Coverage is uneven across the 100 languages. Despite the rebalanced sampling, high-resource languages still dominate the underlying web data, so quality is generally strongest for them and weaker for the lowest-resource languages and scripts. Languages not among the supported 100 are unlikely to be handled well.
Like other models pretrained on uncurated web crawls, XLM-RoBERTa can reflect biases and undesirable content present in its training data, and these biases can surface in fine-tuned systems. The official model documentation cautions that such biases may affect downstream predictions and that they tend to carry over even after task-specific fine-tuning. The original release also predates many later refinements in multilingual modeling, and for some applications newer or larger multilingual encoders and instruction-tuned multilingual generators may be preferable.
XLM-RoBERTa sits at the confluence of two research lines from Facebook AI Research and the broader transformer literature. The first is the lineage of bidirectional encoders: BERT introduced masked language modeling and bidirectional pretraining in 2018, and RoBERTa showed in 2019 that BERT was undertrained and that removing the next-sentence-prediction task, training on more data with larger batches, and using dynamic masking produced substantial gains. The second is the lineage of cross-lingual pretraining: multilingual BERT showed that a single BERT could be trained on many languages at once, and the original XLM, also from Conneau and collaborators, formalized cross-lingual pretraining and introduced the Translation Language Modeling objective that used parallel data.
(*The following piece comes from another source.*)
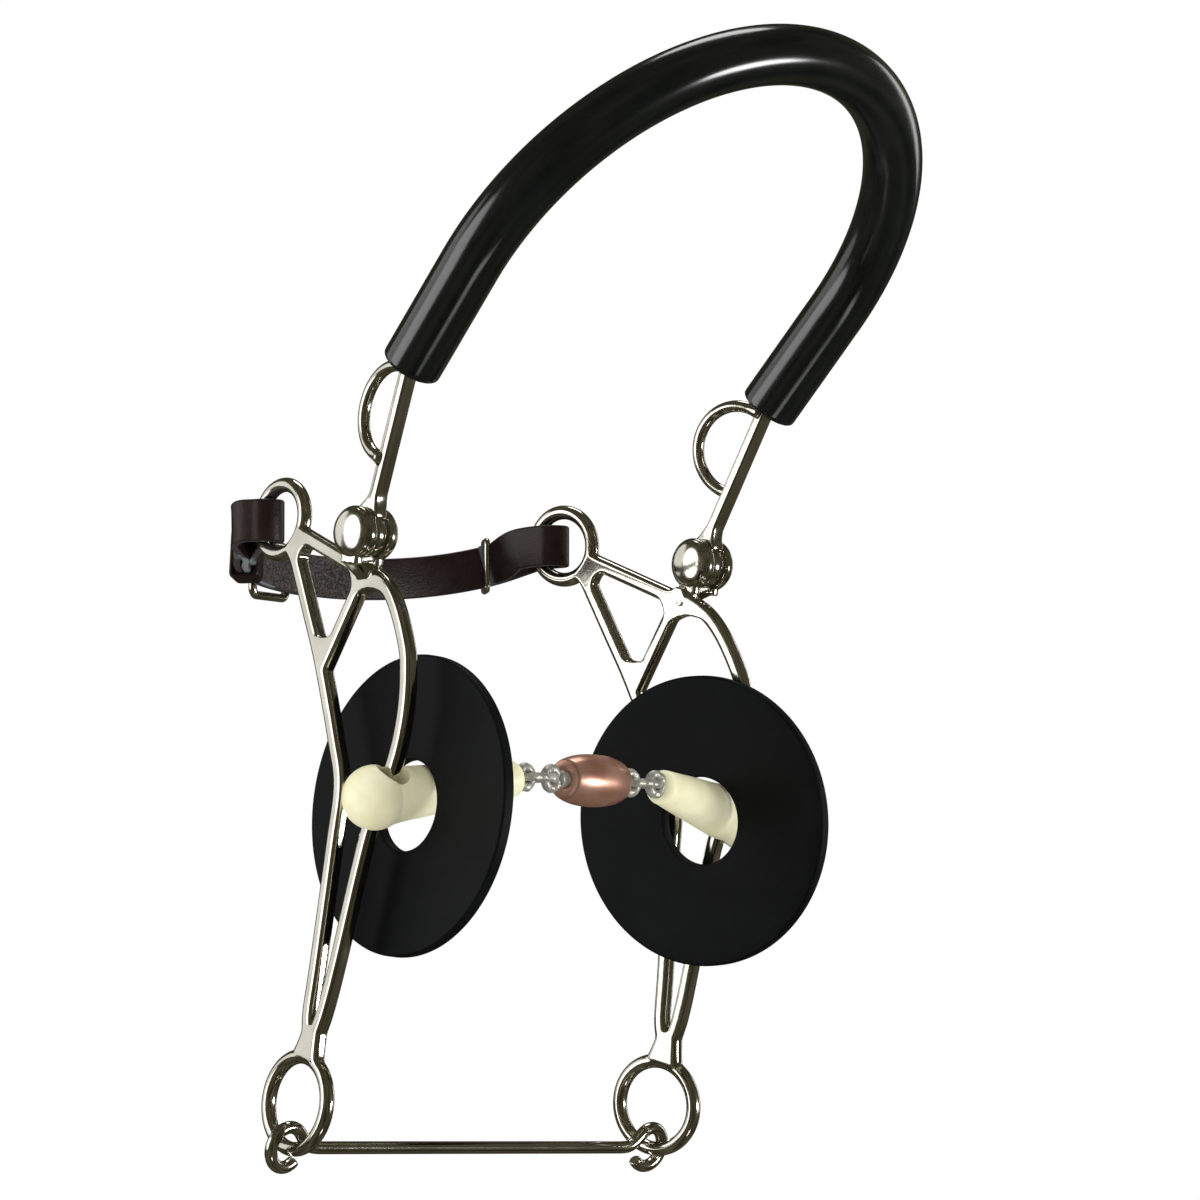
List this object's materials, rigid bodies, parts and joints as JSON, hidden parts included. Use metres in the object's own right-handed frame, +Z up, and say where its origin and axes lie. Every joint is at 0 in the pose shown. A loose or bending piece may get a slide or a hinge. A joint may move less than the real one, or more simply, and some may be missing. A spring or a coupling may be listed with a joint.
{
  "type": "hackamore bit",
  "caption": "Combination hackamore bit: rubber noseband on pivoting shank cheeks, curb strap, sliding jointed mouthpiece with copper roller, rubber guards and slobber bar.",
  "frame": {"origin": "middle of the line through the two arm pivots", "axes": "+X to the right-hand cheek, -Y towards the nose, +Y towards the chin, +Z up"},
  "size_m": [0.1808, 0.2069, 0.3313],
  "materials": {
    "tube_rubber": "glossy",
    "guard_rubber": "matt",
    "polished_steel": "polished",
    "core_steel": "plain",
    "cast_links": "as cast",
    "ivory": "smooth",
    "copper": "satin",
    "leather": "smooth"
  },
  "bodies": {
    "noseband": {"noseband_tube": "tube_rubber", "noseband_core": "core_steel", "left_arm": "polished_steel", "right_arm": "polished_steel", "left_dee": "polished_steel", "right_dee": "polished_steel"},
    "left_cheek": {"left_cheek": "polished_steel", "left_pivot_pin": "polished_steel"},
    "right_cheek": {"right_cheek": "polished_steel", "right_pivot_pin": "polished_steel"},
    "left_mouth": {"left_mouth_bar": "ivory", "left_bar_eye": "cast_links"},
    "right_mouth": {"right_mouth_bar": "ivory", "right_bar_eye": "cast_links"},
    "left_link": {"left_link": "cast_links"},
    "right_link": {"right_link": "cast_links"},
    "roller_rod": {"roller_rod": "cast_links"},
    "roller": {"copper_roller": "copper"},
    "left_guard": {"left_guard": "guard_rubber"},
    "right_guard": {"right_guard": "guard_rubber"},
    "slobber_bar": {"slobber_bar": "polished_steel"},
    "curb_strap": {"curb_strap": "leather", "left_ring_loop": "leather", "right_ring_loop": "leather", "strap_billet": "leather", "buckle_frame": "polished_steel", "metal_keeper": "polished_steel", "leather_keeper": "leather"},
    "buckle_prong": {"buckle_prong": "polished_steel"}
  },
  "joints": [
    {"name": "left_cheek_swing", "type": "hinge", "parent": "noseband", "child": "left_cheek", "pos_m": [-0.07465, 0, 0], "axis": [1, 0, 0], "range_deg": [-15, 50]},
    {"name": "right_cheek_swing", "type": "hinge", "parent": "noseband", "child": "right_cheek", "pos_m": [0.07465, 0, 0], "axis": [1, 0, 0], "range_deg": [-15, 50]},
    {"name": "left_mouth_slide", "type": "hinge", "parent": "left_cheek", "child": "left_mouth", "pos_m": [-0.06748, 0.03865, -0.04686], "axis": [-1, 0, 0], "range_deg": [0, 20]},
    {"name": "right_mouth_slide", "type": "hinge", "parent": "right_cheek", "child": "right_mouth", "pos_m": [0.06748, 0.03865, -0.04686], "axis": [-1, 0, 0], "range_deg": [0, 20]},
    {"name": "left_guard_spin", "type": "hinge", "parent": "left_mouth", "child": "left_guard", "pos_m": [-0.0646, -0.0089, -0.0789], "axis": [-0.9884, 0.1301, 0.0785], "continuous": true},
    {"name": "left_link_roll", "type": "hinge", "parent": "left_mouth", "child": "left_link", "pos_m": [-0.0232, -0.0209, -0.0696], "axis": [1, 0, 0], "range_deg": [-12, 12]},
    {"name": "right_guard_spin", "type": "hinge", "parent": "right_mouth", "child": "right_guard", "pos_m": [0.0646, -0.0089, -0.0789], "axis": [0.9884, 0.1301, 0.0785], "continuous": true},
    {"name": "right_link_roll", "type": "hinge", "parent": "right_mouth", "child": "right_link", "pos_m": [0.0232, -0.0209, -0.0696], "axis": [1, 0, 0], "range_deg": [-12, 12]},
    {"name": "rod_roll", "type": "hinge", "parent": "left_link", "child": "roller_rod", "pos_m": [-0.0175, -0.0209, -0.0696], "axis": [1, 0, 0], "range_deg": [-12, 12]},
    {"name": "roller_spin", "type": "hinge", "parent": "roller_rod", "child": "roller", "pos_m": [0, -0.0209, -0.0696], "axis": [1, 0, 0], "continuous": true},
    {"name": "slobber_swing", "type": "hinge", "parent": "left_cheek", "child": "slobber_bar", "pos_m": [-0.07896, 0.02241, -0.16449], "axis": [1, 0, 0], "range_deg": [-35, 35]},
    {"name": "strap_swing", "type": "hinge", "parent": "left_cheek", "child": "curb_strap", "pos_m": [-0.06226, 0.04553, 0.00748], "axis": [1, 0, 0], "range_deg": [-15, 45]},
    {"name": "prong_swing", "type": "hinge", "parent": "curb_strap", "child": "buckle_prong", "pos_m": [-0.03381, 0.08576, -0.00319], "axis": [0, 0, 1], "range_deg": [0, 70]}
  ],
  "couplings": [
    {"joint": "right_cheek_swing", "follows": "left_cheek_swing", "ratio": 1},
    {"joint": "right_mouth_slide", "follows": "left_mouth_slide", "ratio": 1}
  ]
}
XLM-RoBERTa, released in November 2019 and published at ACL 2020, fused these threads. It took the RoBERTa training methodology, removed the dependence on parallel data, and scaled the corpus and vocabulary dramatically using the CC-100 dataset built with CCNet. The empirical message was that careful scaling of data and model size could deliver a multilingual model that was strong everywhere, rather than one that traded breadth for depth.
The model's influence is visible in much of the multilingual NLP that followed. The CC-100 corpus became a standard resource for training other multilingual models. The XL and XXL successors extended the same recipe to billions of parameters. And a large family of derivative models, including multilingual sentence encoders and domain-adapted variants, took XLM-RoBERTa as their starting point. Even as instruction-tuned multilingual generative models have grown prominent, XLM-RoBERTa remains a default encoder for multilingual classification, tagging, and retrieval, valued for being compact, well understood, openly licensed, and reliable across a wide range of languages.